A statement co-signed by BMA medical ethics committee chair John Chisholm, BMA international committee chair Kitty Mohan and senior leaders from a number of medical organisations, described ‘deep concerns regarding the unfolding humanitarian crisis in Afghanistan’ and urged all involved in the conflict to ‘respect the human rights, including the health-related rights, of all in the country’.

CHISHOLM: Respect human rights CHISHOLM: Respect human rights

It says: ‘As representatives of medical organisations, we are deeply concerned about the access to healthcare for women and girls in the country. Over the last 20 years, significant progress has been made to reduce the remarkably high maternal mortality rates in the country. Our organisations fear that these efforts will have been in vain.

'We also fear for the safety of female healthcare workers, violence and sexual violence are well-documented tools used by the Taliban to suppress women and girls. Midwives in Afghanistan are already reporting having meetings with male colleagues banned and female surgeons feel abandoned by the West and expect to be banned from working.

‘While we welcome the decision of the UK Government to resettle 20,000 Afghan refugees, with a particular focus on women, we believe this figure should be increased and the process expedited to bring more people to safety as soon as possible. We are concerned about the speed of the process and the potential for many Afghan refugees to be abandoned if this number is not increased. We also believe steps should be taken to provide medical training places for those now unable to complete their training in Afghanistan.’

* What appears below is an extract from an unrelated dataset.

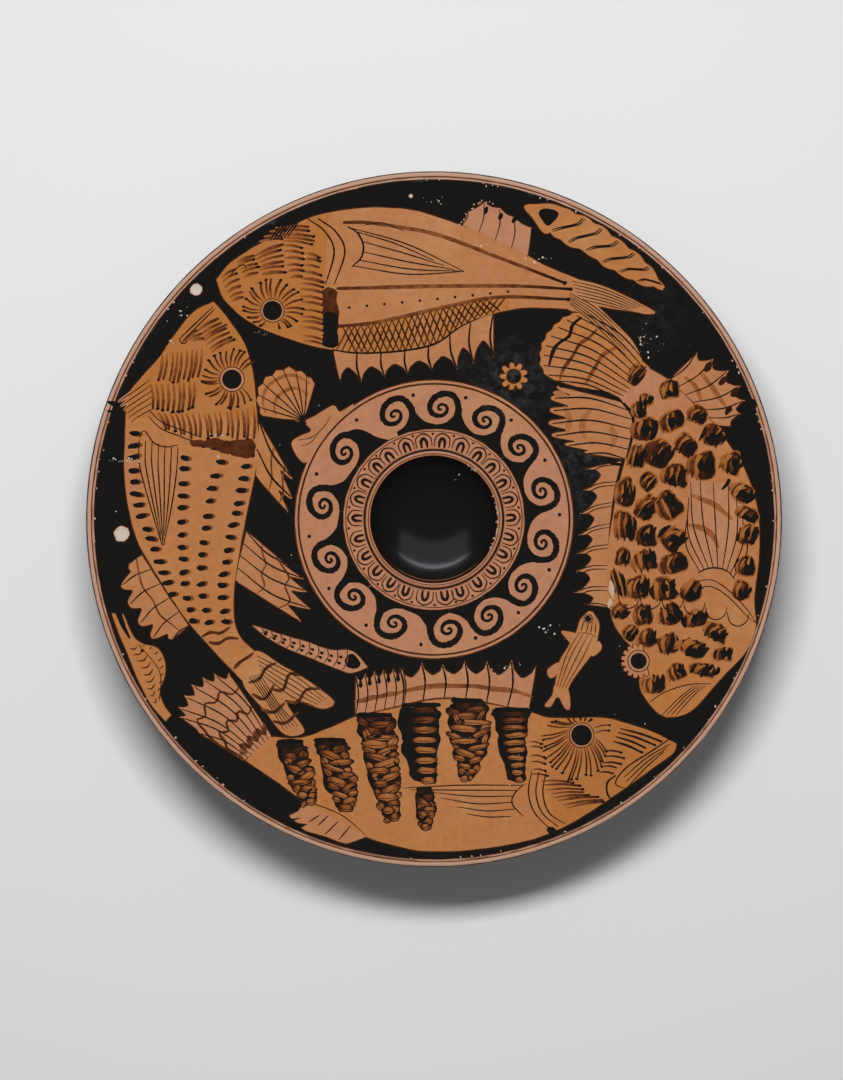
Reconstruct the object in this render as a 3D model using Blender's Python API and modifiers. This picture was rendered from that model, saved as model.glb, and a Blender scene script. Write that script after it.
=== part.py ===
# A fish plate of red-figure pottery, thrown on the wheel: a shallow dished floor that slopes down to a
# small round well, a ridge and a groove round that well, a grooved lip, a rim that hangs down all
# round, and a hollow stem that spreads into a ring foot.
# Metres, +Z up. The origin is the middle of the foot's resting ring, on the table.

import math

import bpy

# Whole plate
PLATE_RADIUS = 0.150  # axis to the outermost edge of the rim
PLATE_HEIGHT = 0.066  # table to the crest of the lip
FLOOR_WALL = 0.0070  # clay between the dished floor and its underside
TURN_STEPS = 80  # flats in one turn of the wheel

# Well, with the ridge and the groove round it
WELL_RADIUS = 0.0273
WELL_DEPTH = 0.0135  # below the inner edge of the floor
WELL_FLAT = 0.0060  # radius of the level middle of the well
WELL_BRIM_ANGLE = 22.0  # degrees short of upright at which the well's wall meets the ridge
WELL_WALL = 0.0075  # clay under the well
RIDGE_WIDTH = 0.0027
RIDGE_RISE = 0.0015
GROOVE_WIDTH = 0.0008
GROOVE_DEPTH = 0.0006

# Floor
FLOOR_FALL = 0.0125  # how far the floor sinks from the lip to the groove
FLOOR_SAG = 0.0012  # how far its middle dips below a straight cone

# Lip and hanging rim
LIP_WIDTH = 0.0043  # edge of the floor to the outermost edge of the rim
ROLL_RADIUS = 0.0014  # the round bead outside the lip's groove
ROLL_INNER_ANGLE = 160.0  # where the bead starts, in the bottom of the lip's groove
ROLL_OUTER_ANGLE = -25.0
RIM_FLARE = 0.0006  # how far the bead stands inside the rim's lower edge
RIM_NECK_DEPTH = 0.0004  # how far the face draws in below the bead
RIM_NECK_DROP = 0.0036  # crest of the lip to the narrowest line of the face
RIM_DROP = 0.0190  # crest of the lip to the rim's lower edge
RIM_WALL = 0.0058
RIM_EDGE_ROUND = 0.0022
UNDER_FILLET = 0.0040  # inside corner between the rim and the underside

# Stem and ring foot
STEM_OUTSET = 0.0107  # how far the stem's waist stands outside the well
STEM_WALL = 0.0070
STEM_SHOULDER = 0.0140  # how far the stem spreads above its waist
HOLLOW_DOME = 0.0045  # rise of the hollow's roof above the stem's waist
FOOT_SPREAD = 0.0180  # waist of the stem to the outermost edge of the foot
FOOT_BEAD = 0.0016  # how far the foot's bead stands out
FOOT_EDGE_HEIGHT = 0.0075
REST_WIDTH = 0.0070  # width of the flat ring that the plate stands on
HOLLOW_START_ANGLE = 248.0  # where the hollow's flare begins above the resting ring

# Levels and radii worked out from the sizes above
LIP_Z = PLATE_HEIGHT
FLOOR_INNER_Z = LIP_Z - FLOOR_FALL
FLOOR_INNER_R = WELL_RADIUS + RIDGE_WIDTH + GROOVE_WIDTH
FLOOR_OUTER_R = PLATE_RADIUS - LIP_WIDTH
WELL_Z = FLOOR_INNER_Z - WELL_DEPTH
HOLLOW_TOP_Z = WELL_Z - WELL_WALL
WAIST_Z = HOLLOW_TOP_Z - HOLLOW_DOME
STEM_RADIUS = WELL_RADIUS + STEM_OUTSET
SHOULDER_R = STEM_RADIUS + STEM_SHOULDER
FOOT_RADIUS = STEM_RADIUS + FOOT_SPREAD
REST_OUTER_R = FOOT_RADIUS - FOOT_BEAD

# Pottery: black gloss over orange clay
GLOSS_COLOUR = (0.014, 0.013, 0.011, 1.0)
GLOSS_ROUGHNESS = 0.32


def curve(centre, reach, start, end, pieces):
    """Points along an elliptical arc, after its start and up to its end; angles in degrees."""
    points = []
    for step in range(1, pieces + 1):
        angle = math.radians(start + (end - start) * step / pieces)
        points.append((centre[0] + reach[0] * math.cos(angle), centre[1] + reach[1] * math.sin(angle)))
    return points


def floor_z(radius):
    share = (radius - FLOOR_INNER_R) / (FLOOR_OUTER_R - FLOOR_INNER_R)
    dip = 4.0 * FLOOR_SAG * share * (1.0 - share)
    return FLOOR_INNER_Z + FLOOR_FALL * share - dip


def under_z(radius):
    return floor_z(radius) - FLOOR_WALL


def between(first, last, pieces):
    """Radii after the first and up to the last, evenly spaced."""
    return [first + (last - first) * step / pieces for step in range(1, pieces + 1)]


def well_points():
    brim = math.radians(WELL_BRIM_ANGLE)
    reach_r = (WELL_RADIUS - WELL_FLAT) / math.cos(brim)
    reach_z = WELL_DEPTH / (1.0 - math.sin(brim))
    centre = (WELL_FLAT, WELL_Z + reach_z)
    middle = [(0.0, WELL_Z), (WELL_FLAT, WELL_Z)]
    return middle + curve(centre, (reach_r, reach_z), -90.0, -WELL_BRIM_ANGLE, 6)


def ridge_points():
    half = RIDGE_WIDTH / 2
    ridge = curve((WELL_RADIUS + half, FLOOR_INNER_Z), (half, RIDGE_RISE), 180.0, 0.0, 4)
    groove_r = WELL_RADIUS + RIDGE_WIDTH
    groove = [(groove_r + GROOVE_WIDTH / 2, FLOOR_INNER_Z - GROOVE_DEPTH)]
    return ridge + groove + [(FLOOR_INNER_R, FLOOR_INNER_Z)]


def floor_points():
    return [(radius, floor_z(radius)) for radius in between(FLOOR_INNER_R, FLOOR_OUTER_R, 5)]


def rim_points():
    bead = (PLATE_RADIUS - RIM_FLARE - ROLL_RADIUS, LIP_Z - ROLL_RADIUS)
    roll = (ROLL_RADIUS, ROLL_RADIUS)
    bottom = bead[0] + ROLL_RADIUS * math.cos(math.radians(ROLL_INNER_ANGLE))
    points = [(bottom, bead[1] + ROLL_RADIUS * math.sin(math.radians(ROLL_INNER_ANGLE)))]
    points += curve(bead, roll, ROLL_INNER_ANGLE, ROLL_OUTER_ANGLE, 5)
    points.append((PLATE_RADIUS - RIM_FLARE - RIM_NECK_DEPTH, LIP_Z - RIM_NECK_DROP))
    edge = (PLATE_RADIUS - RIM_WALL / 2, LIP_Z - RIM_DROP + RIM_EDGE_ROUND)
    points.append((PLATE_RADIUS, edge[1]))
    points += curve(edge, (RIM_WALL / 2, RIM_EDGE_ROUND), 0.0, -180.0, 4)
    return points


def underside_points():
    inner_r = PLATE_RADIUS - RIM_WALL
    corner_r = inner_r - UNDER_FILLET
    corner_z = under_z(corner_r) - UNDER_FILLET
    points = [(inner_r, corner_z)]
    points += curve((corner_r, corner_z), (UNDER_FILLET, UNDER_FILLET), 0.0, 90.0, 2)
    points += [(radius, under_z(radius)) for radius in between(corner_r, SHOULDER_R, 3)]
    return points


def stem_points():
    rise = under_z(SHOULDER_R) - WAIST_Z
    points = curve((SHOULDER_R, WAIST_Z), (STEM_SHOULDER, rise), 90.0, 180.0, 4)
    spread = REST_OUTER_R - STEM_RADIUS
    drop = WAIST_Z - FOOT_EDGE_HEIGHT
    return points + curve((REST_OUTER_R, WAIST_Z), (spread, drop), 180.0, 270.0, 4)


def foot_points():
    half = FOOT_EDGE_HEIGHT / 2
    points = curve((REST_OUTER_R, half), (FOOT_BEAD, half), 90.0, -90.0, 4)
    return points + [(REST_OUTER_R - REST_WIDTH, 0.0)]


def hollow_points():
    """The hollow keeps the stem's wall and closes in a low dome under the well."""
    reach = (REST_OUTER_R - STEM_RADIUS + STEM_WALL, WAIST_Z - FOOT_EDGE_HEIGHT + STEM_WALL)
    start = math.radians(HOLLOW_START_ANGLE)
    mouth = (REST_OUTER_R + reach[0] * math.cos(start), WAIST_Z + reach[1] * math.sin(start))
    points = [mouth] + curve((REST_OUTER_R, WAIST_Z), reach, HOLLOW_START_ANGLE, 180.0, 4)
    points += curve((0.0, WAIST_Z), (STEM_RADIUS - STEM_WALL, HOLLOW_DOME), 0.0, 90.0, 4)
    points[-1] = (0.0, HOLLOW_TOP_Z)
    return points


def pottery():
    material = bpy.data.materials.new("black_gloss_pottery")
    material.use_nodes = True
    shader = material.node_tree.nodes["Principled BSDF"]
    shader.inputs["Base Color"].default_value = GLOSS_COLOUR
    shader.inputs["Roughness"].default_value = GLOSS_ROUGHNESS
    shader.inputs["Metallic"].default_value = 0.0
    material.diffuse_color = GLOSS_COLOUR
    return material


def turned_plate(collection):
    """The whole plate is one profile, from the middle of the well out to the rim and back beneath."""
    profile = well_points() + ridge_points() + floor_points() + rim_points()
    profile += underside_points() + stem_points() + foot_points() + hollow_points()
    mesh = bpy.data.meshes.new("fish_plate")
    edges = [(index, index + 1) for index in range(len(profile) - 1)]
    mesh.from_pydata([(radius, 0.0, height) for radius, height in profile], edges, [])
    plate = bpy.data.objects.new("fish_plate", mesh)
    plate.data.materials.append(pottery())
    collection.objects.link(plate)
    screw = plate.modifiers.new("turn", "SCREW")
    screw.steps = TURN_STEPS
    screw.render_steps = TURN_STEPS
    screw.use_merge_vertices = True
    screw.merge_threshold = 0.0001
    screw.use_smooth_shade = True
    return plate


def build():
    for old in list(bpy.data.objects):
        bpy.data.objects.remove(old, do_unlink=True)
    collection = bpy.data.collections.new("Fish plate")
    bpy.context.scene.collection.children.link(collection)
    turned_plate(collection)


build()
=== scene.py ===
import math
import random

import bmesh
import bpy
import numpy as np
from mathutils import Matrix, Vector, noise
from mathutils.geometry import delaunay_2d_cdt


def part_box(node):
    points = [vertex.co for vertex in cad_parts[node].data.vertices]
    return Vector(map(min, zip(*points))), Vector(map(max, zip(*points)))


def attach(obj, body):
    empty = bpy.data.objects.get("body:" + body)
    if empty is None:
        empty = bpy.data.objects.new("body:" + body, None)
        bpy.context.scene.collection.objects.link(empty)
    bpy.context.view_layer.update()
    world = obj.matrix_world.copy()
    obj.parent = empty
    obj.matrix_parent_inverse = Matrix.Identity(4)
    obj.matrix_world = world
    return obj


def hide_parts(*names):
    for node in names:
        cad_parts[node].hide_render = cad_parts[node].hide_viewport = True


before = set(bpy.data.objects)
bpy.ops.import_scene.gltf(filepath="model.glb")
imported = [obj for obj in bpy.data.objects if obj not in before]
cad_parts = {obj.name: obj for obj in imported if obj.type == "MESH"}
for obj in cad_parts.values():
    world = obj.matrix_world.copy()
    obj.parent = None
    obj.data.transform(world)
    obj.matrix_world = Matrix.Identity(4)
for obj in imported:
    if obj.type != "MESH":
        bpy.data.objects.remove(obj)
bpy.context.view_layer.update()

# A fish plate of red-figure pottery. The painting is worked out flat, in millimetres seen from above
# (x to the right, y away from the viewer), cut into the mesh, and then raised onto the turned form.
low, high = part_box("fish_plate")
mm = 0.001
hand = random.Random(41)  # the painter's unsteadiness, the same on every run
print("frame loaded, plate", round((high.x - low.x) / mm, 1), "mm across")


# The potter's profile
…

For many Afghans the events of recent weeks will bring a sense of great déjà vu. The conflict, the uncertainty and the fear are all emotions previously experienced in great quantities.

Concern for family

A doctor who does not wish to be identified, who also spoke to The Doctor, fled Afghanistan in 2011. He had worked with Western organisations – military and NGOs – and was the victim of attempted kidnappings while working at a private hospital in the country.

‘When your life is at risk, you have to leave,’ he says. He is now a working as a GP. ‘It’s quite nice – I’m very grateful.’

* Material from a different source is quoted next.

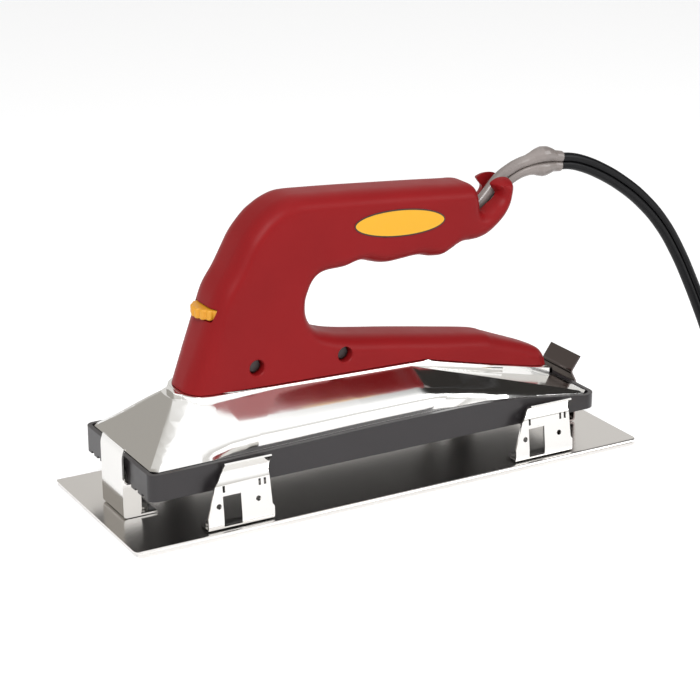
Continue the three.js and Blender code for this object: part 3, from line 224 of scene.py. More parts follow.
# %% [markdown]
# ### Makers of plastic and metal
# All plastics here differ only in a few numbers, and so do all metals, so one function makes each
# kind. What is the same all over a piece, such as the metal's colour or the plastic's coat, is set
# on the shader itself. Only what changes over the surface comes through a group.

# %% Plastic and metal makers
GRAIN_DEPTH = 0.05 * MM
HAIR_DEPTH = 0.02 * MM


def start_material(name):
    material = bpy.data.materials.new(name)
    material.use_nodes = True
    return material, material.node_tree, material.node_tree.nodes["Principled BSDF"]


def place_effect(tree, effect, values):
    """A shared effect in a material, with this material's own numbers."""
    group = add_node(tree, "ShaderNodeGroup", node_tree=effect)
    for label, value in values.items():
        group.inputs[label].default_value = value
    return group


def bump(tree, shader, height, strength, distance):
    node = add_node(tree, "ShaderNodeBump")
    node.inputs["Strength"].default_value = strength
    node.inputs["Distance"].default_value = distance
    feed(tree, height, node.inputs["Height"])
    feed(tree, node.outputs["Normal"], shader.inputs["Normal"])


def moulded(name, colour, roughness, cloud=0.1, grain=1500.0, strength=0.25, specular=0.5, coat=0.0):
    material, tree, shader = start_material(name)
    group = place_effect(tree, GRAIN, {
        "Colour": (*colour, 1), "Cloud": cloud, "Grain scale": grain,
        "Low roughness": roughness[0], "High roughness": roughness[1]})
    feed(tree, group.outputs["Colour"], shader.inputs["Base Color"])
    feed(tree, group.outputs["Roughness"], shader.inputs["Roughness"])
    shader.inputs["Specular IOR Level"].default_value = specular
    shader.inputs["Coat Weight"].default_value = coat
    bump(tree, shader, group.outputs["Height"], strength, GRAIN_DEPTH)
    return material


def polished(name, colour, roughness, hair=900.0, strength=0.02):
    material, tree, shader = start_material(name)
    group = place_effect(tree, POLISH, {
        "Low roughness": roughness[0], "High roughness": roughness[1], "Hair scale": hair})
    shader.inputs["Base Color"].default_value = (*colour, 1)
    shader.inputs["Metallic"].default_value = 1.0
    feed(tree, group.outputs["Roughness"], shader.inputs["Roughness"])
    bump(tree, shader, group.outputs["Height"], strength, HAIR_DEPTH)
    return material


# %% Plastic finishes
red_plastic = moulded("red handle plastic", (0.265, 0.008, 0.010), (0.38, 0.5),
                      cloud=0.2, grain=1700.0, specular=0.16)
yellow_plastic = moulded("yellow wheel plastic", (0.80, 0.36, 0.02), (0.35, 0.5), cloud=0.2)
yellow_label = moulded("yellow label film", (0.87, 0.44, 0.012), (0.28, 0.36), cloud=0.05, strength=0.05)
label_border = moulded("dark label border", (0.03, 0.012, 0.01), (0.3, 0.4), cloud=0.05, strength=0.05)
black_cord = moulded("black cord jacket", (0.006, 0.006, 0.007), (0.3, 0.42),
                     cloud=0.3, grain=2500.0, specular=0.2)
black_plug = moulded("black moulded plug", (0.02, 0.02, 0.022), (0.4, 0.55), cloud=0.3)
grey_sleeve = moulded("grey sleeve", (0.27, 0.235, 0.22), (0.2, 0.34), cloud=0.6, grain=900.0, coat=0.3)
dark_sole = moulded("dark sole coating", (0.022, 0.019, 0.021), (0.26, 0.38),
                    cloud=0.3, grain=2200.0, strength=0.15)
red_lead = moulded("red lead jacket", (0.45, 0.02, 0.02), (0.4, 0.5))
white_lead = moulded("white lead jacket", (0.72, 0.70, 0.65), (0.5, 0.6))
ceramic = moulded("thermostat ceramic", (0.75, 0.70, 0.6), (0.6, 0.75), cloud=0.2)
print("last plastic made:", ceramic.name)

# %% Metal finishes
mirror_hood = polished("mirror hood", (0.86, 0.855, 0.84), (0.09, 0.15))
bright_sheet = polished("bright sheet", (0.80, 0.79, 0.77), (0.06, 0.14))
tray_sheet = polished("tray sheet", (0.74, 0.72, 0.70), (0.17, 0.25))
plain_steel = polished("plain steel", (0.55, 0.54, 0.52), (0.22, 0.36), hair=1500.0, strength=0.1)
brass_metal = polished("brass", (0.75, 0.56, 0.25), (0.2, 0.35))
# Darker colour than the other sheet, for the latch: a painted reflection of the dark room behind it.
painted_reflection_chrome = polished("chrome with painted dark reflection", (0.16, 0.135, 0.13), (0.10, 0.2))
# Near-black colour for the handle screws: painted shade of the deep recesses they sit in.
painted_shade_screw = polished("screw with painted recess shade", (0.07, 0.06, 0.06), (0.3, 0.45))
element_steel = polished("element steel", (0.42, 0.38, 0.34), (0.3, 0.45))
print("materials in all:", len(bpy.data.materials))

# %% [markdown]
# ## The cord
# The cord is a flat twin lead: two round cores side by side, with a groove between them. On the
# real iron it hangs from the sleeve and touches the floor. Here it ends in a coil on the floor,
# as it would be put away. A curve with a bevel profile is the natural way to make it: the route
# is a list of points, and the section follows. The *Z up* twist keeps the groove level all the
# way, so the flat lead stands on its narrow edge in the coil.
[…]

Reflecting on recent events in Afghanistan, he says: ‘It is really hard. For the first few days I was in a shocked state. I was not able to concentrate well. It happened so randomly, so fast.

‘I was thinking about my family and the other people of Afghanistan. Especially my brother and my brother-in-law who are the two members of my family who were working for the Government.

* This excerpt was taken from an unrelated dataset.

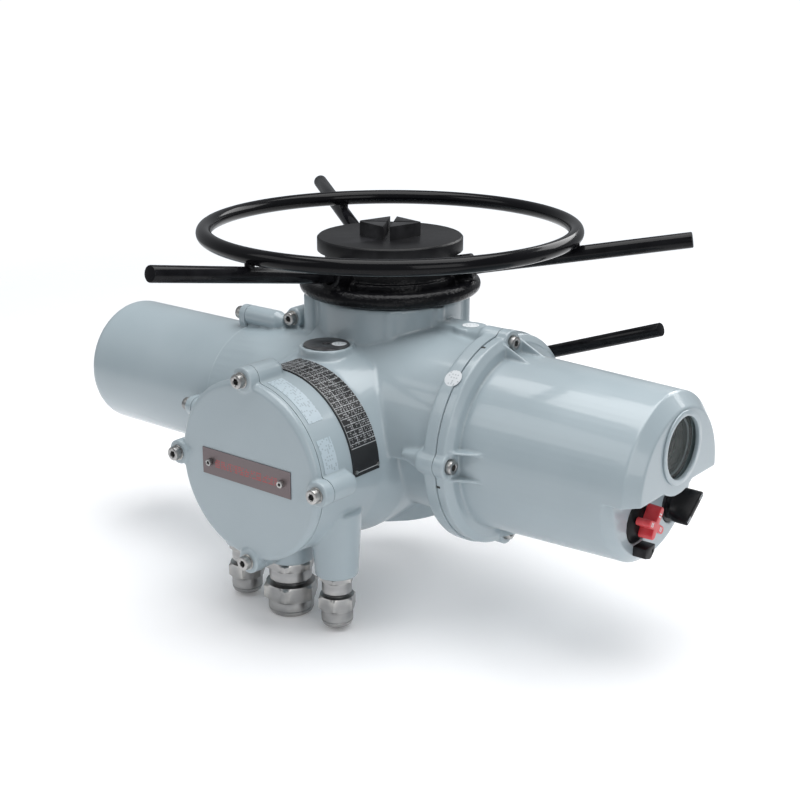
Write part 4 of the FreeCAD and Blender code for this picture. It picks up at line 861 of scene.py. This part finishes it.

‘Once the Taliban came my family went to the capital and moved houses. Otherwise we were thinking someone would definitely come asking for me or my brother. They are all in Kabul at a location that is unknown. They are hiding.’

He hopes some of his family members will be eligible for UK resettlement schemes. But that could be a ‘time-taking process’ and they may not all be eligible.

‘They have to come out of Afghanistan and go to Pakistan or somewhere else,’ he says. ‘It is really difficult – it is a tough time.’

We welcome the decision of the UK Government to resettle 20,000 Afghan refugees

Dr Mohan and Dr Chisholm

His worries extend beyond his nearest and dearest.

He says: ‘I hear from friends who work as doctors that they were told by the Taliban there is no salary to pay them so they can work free of charge until they establish a proper government… And sure, many people are scared to go to work. People don’t trust these people. They are human beings but they are like animals.

‘Our relatives and friends say they are searching houses every night for people who worked for the Government. Those people are their enemies – how could they forget them? There is no reason to trust these people.’

He adds: ‘In the past we didn’t have a good healthcare system but on top of that with the coming of the Taliban the hospitals are not running properly and the wellbeing of patients is definitely in danger.’